* _Aim_:
Check each line of the material below for "Blender", then copy the ones that contain it.

* _Supplied data_:
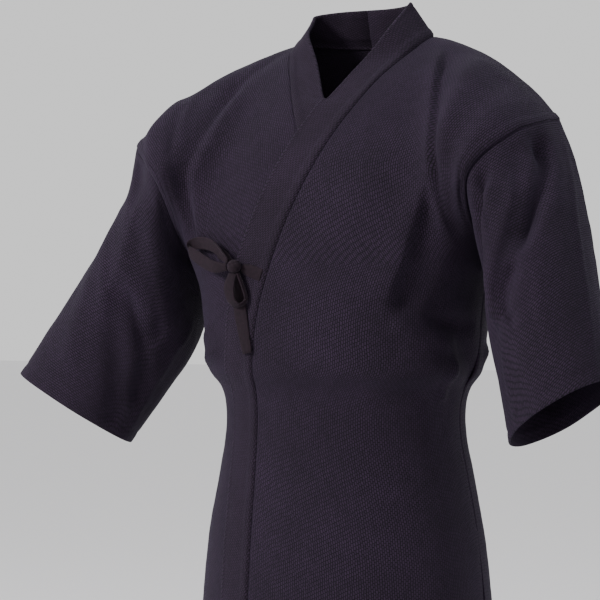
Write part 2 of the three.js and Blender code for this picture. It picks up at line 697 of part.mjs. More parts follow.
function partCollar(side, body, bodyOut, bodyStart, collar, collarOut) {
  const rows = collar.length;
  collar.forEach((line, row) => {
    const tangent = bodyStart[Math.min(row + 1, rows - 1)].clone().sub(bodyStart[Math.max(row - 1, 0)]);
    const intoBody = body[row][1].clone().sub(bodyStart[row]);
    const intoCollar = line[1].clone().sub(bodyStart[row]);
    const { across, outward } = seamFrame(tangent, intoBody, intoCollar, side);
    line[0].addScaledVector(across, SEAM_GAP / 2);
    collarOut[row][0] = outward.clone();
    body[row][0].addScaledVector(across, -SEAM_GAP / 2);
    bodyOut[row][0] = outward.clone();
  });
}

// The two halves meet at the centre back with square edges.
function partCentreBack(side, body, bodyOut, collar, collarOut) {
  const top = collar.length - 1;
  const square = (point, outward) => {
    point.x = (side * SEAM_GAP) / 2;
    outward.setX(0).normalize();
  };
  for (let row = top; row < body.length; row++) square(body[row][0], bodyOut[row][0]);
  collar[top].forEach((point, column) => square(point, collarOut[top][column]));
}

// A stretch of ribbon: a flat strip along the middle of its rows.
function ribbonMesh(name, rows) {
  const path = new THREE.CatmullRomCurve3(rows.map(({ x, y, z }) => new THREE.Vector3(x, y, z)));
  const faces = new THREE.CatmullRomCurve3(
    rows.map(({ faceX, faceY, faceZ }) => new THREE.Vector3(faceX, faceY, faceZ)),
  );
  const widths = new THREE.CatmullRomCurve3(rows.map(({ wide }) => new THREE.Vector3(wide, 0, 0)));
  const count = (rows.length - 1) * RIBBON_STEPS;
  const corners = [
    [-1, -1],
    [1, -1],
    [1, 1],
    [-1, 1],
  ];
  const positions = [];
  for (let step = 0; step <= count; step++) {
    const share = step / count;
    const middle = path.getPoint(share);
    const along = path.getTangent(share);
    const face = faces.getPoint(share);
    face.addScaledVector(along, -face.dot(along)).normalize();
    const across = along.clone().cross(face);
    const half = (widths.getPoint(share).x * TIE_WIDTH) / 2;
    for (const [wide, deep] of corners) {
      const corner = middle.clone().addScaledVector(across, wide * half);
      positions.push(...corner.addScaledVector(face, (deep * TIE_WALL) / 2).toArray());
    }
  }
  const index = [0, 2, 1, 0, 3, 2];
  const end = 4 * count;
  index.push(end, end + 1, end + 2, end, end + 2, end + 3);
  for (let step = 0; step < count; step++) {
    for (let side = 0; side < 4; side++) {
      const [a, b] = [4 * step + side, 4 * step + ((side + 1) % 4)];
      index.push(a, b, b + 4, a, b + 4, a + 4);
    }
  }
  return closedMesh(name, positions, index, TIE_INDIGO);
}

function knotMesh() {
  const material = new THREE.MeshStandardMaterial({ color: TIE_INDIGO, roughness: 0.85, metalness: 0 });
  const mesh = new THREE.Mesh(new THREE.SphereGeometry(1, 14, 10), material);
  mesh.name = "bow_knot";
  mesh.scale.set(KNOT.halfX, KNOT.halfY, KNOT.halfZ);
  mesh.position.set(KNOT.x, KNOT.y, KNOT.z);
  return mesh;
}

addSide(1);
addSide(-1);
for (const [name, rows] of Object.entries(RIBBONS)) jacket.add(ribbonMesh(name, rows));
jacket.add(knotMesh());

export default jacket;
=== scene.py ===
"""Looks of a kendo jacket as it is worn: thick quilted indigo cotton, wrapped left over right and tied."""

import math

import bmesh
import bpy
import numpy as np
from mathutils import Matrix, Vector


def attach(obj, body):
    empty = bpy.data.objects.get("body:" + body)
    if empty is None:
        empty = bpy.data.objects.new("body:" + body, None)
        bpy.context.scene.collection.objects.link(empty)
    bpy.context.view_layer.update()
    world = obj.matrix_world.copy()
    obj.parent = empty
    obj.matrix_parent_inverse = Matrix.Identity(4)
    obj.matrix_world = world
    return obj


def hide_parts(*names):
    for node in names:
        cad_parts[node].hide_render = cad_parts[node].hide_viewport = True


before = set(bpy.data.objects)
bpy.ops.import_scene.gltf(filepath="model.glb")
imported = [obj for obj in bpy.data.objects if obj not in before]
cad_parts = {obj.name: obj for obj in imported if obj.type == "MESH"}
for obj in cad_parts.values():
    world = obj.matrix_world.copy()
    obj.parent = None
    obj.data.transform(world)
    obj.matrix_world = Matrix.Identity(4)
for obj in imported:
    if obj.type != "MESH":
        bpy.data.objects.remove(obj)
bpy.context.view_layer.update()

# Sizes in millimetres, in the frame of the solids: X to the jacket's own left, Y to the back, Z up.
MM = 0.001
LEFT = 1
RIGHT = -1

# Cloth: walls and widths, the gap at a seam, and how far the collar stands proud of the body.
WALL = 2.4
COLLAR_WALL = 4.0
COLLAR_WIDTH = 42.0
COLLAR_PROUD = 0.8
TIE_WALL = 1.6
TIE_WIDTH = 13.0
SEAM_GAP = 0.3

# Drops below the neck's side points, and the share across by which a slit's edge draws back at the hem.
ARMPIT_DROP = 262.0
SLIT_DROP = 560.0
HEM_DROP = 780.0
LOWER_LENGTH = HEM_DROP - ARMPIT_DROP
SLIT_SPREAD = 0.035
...
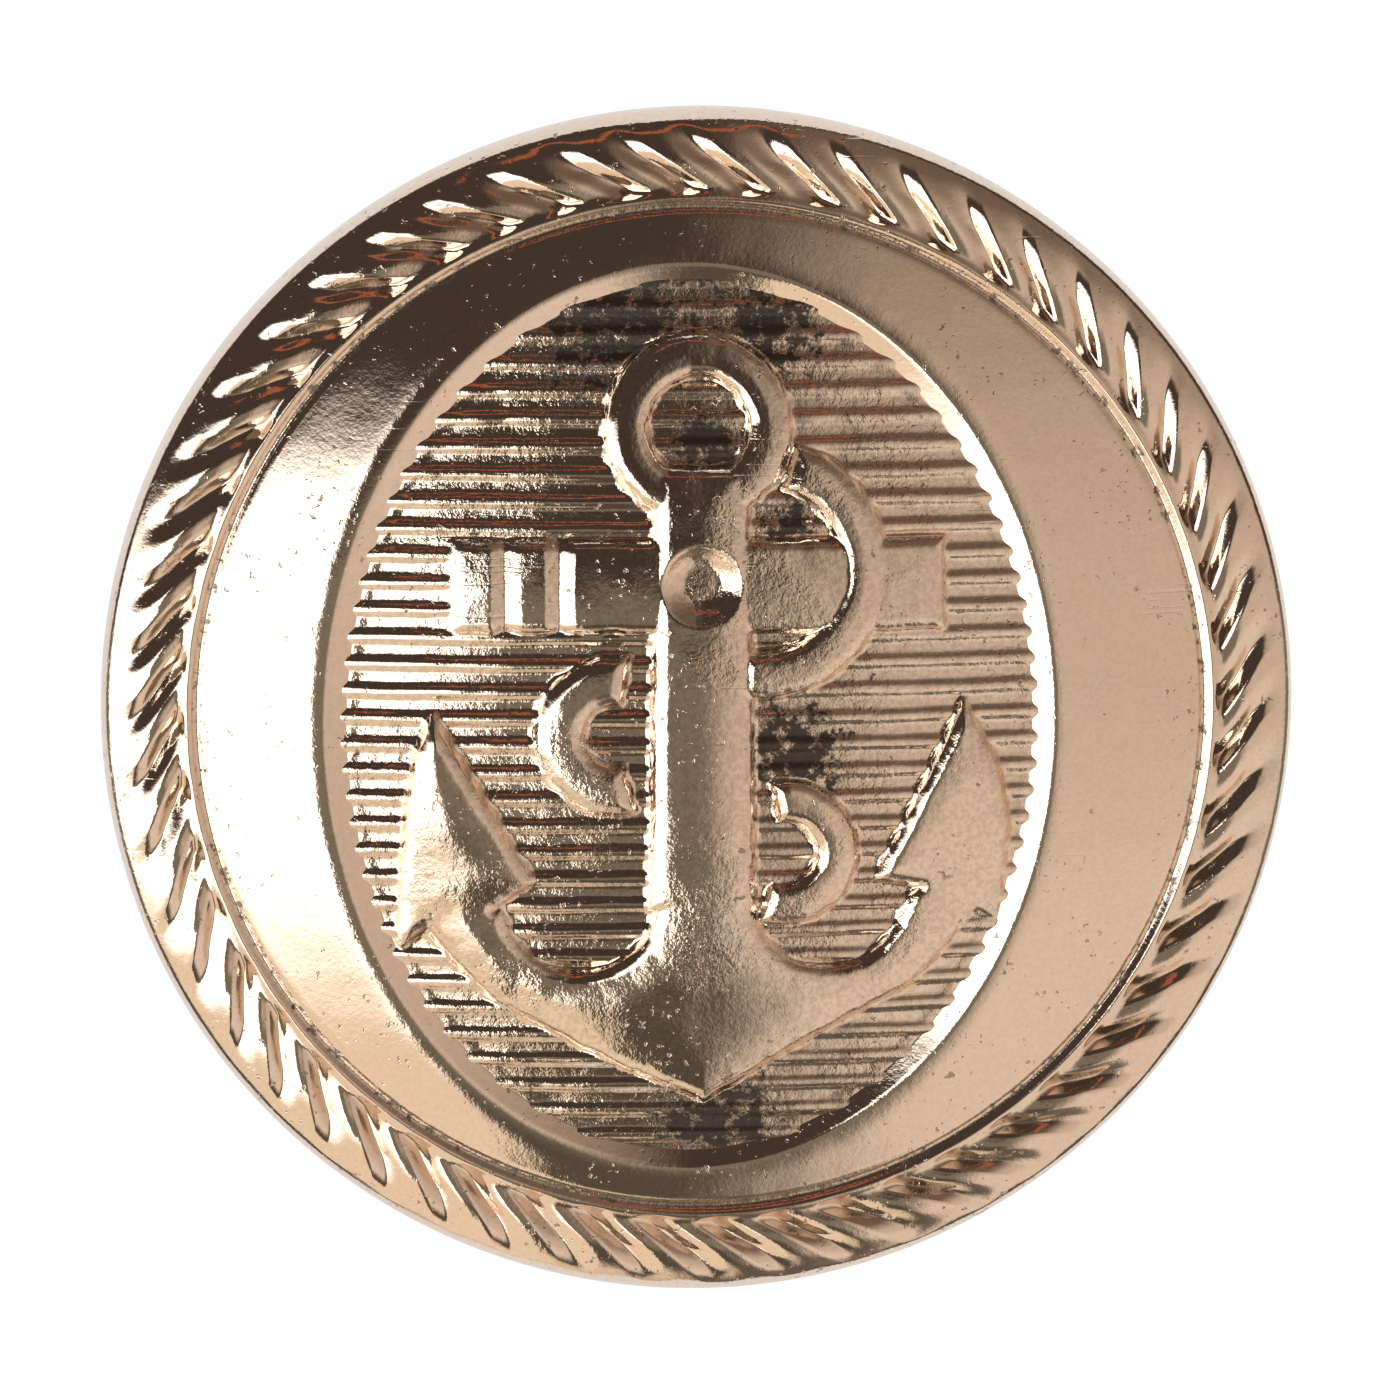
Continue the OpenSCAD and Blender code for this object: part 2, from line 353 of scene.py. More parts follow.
---
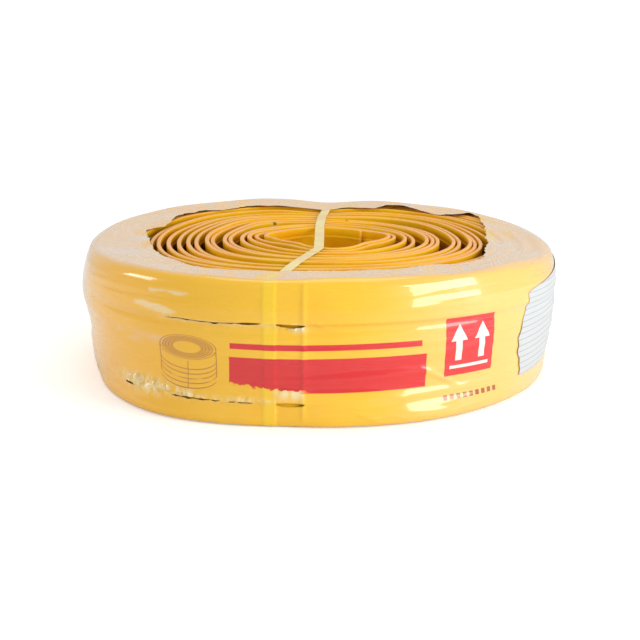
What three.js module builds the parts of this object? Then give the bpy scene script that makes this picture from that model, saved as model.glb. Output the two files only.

* _Correct answer_:
Write part 2 of the three.js and Blender code for this picture. It picks up at line 697 of part.mjs. More parts follow.
Continue the OpenSCAD and Blender code for this object: part 2, from line 353 of scene.py. More parts follow.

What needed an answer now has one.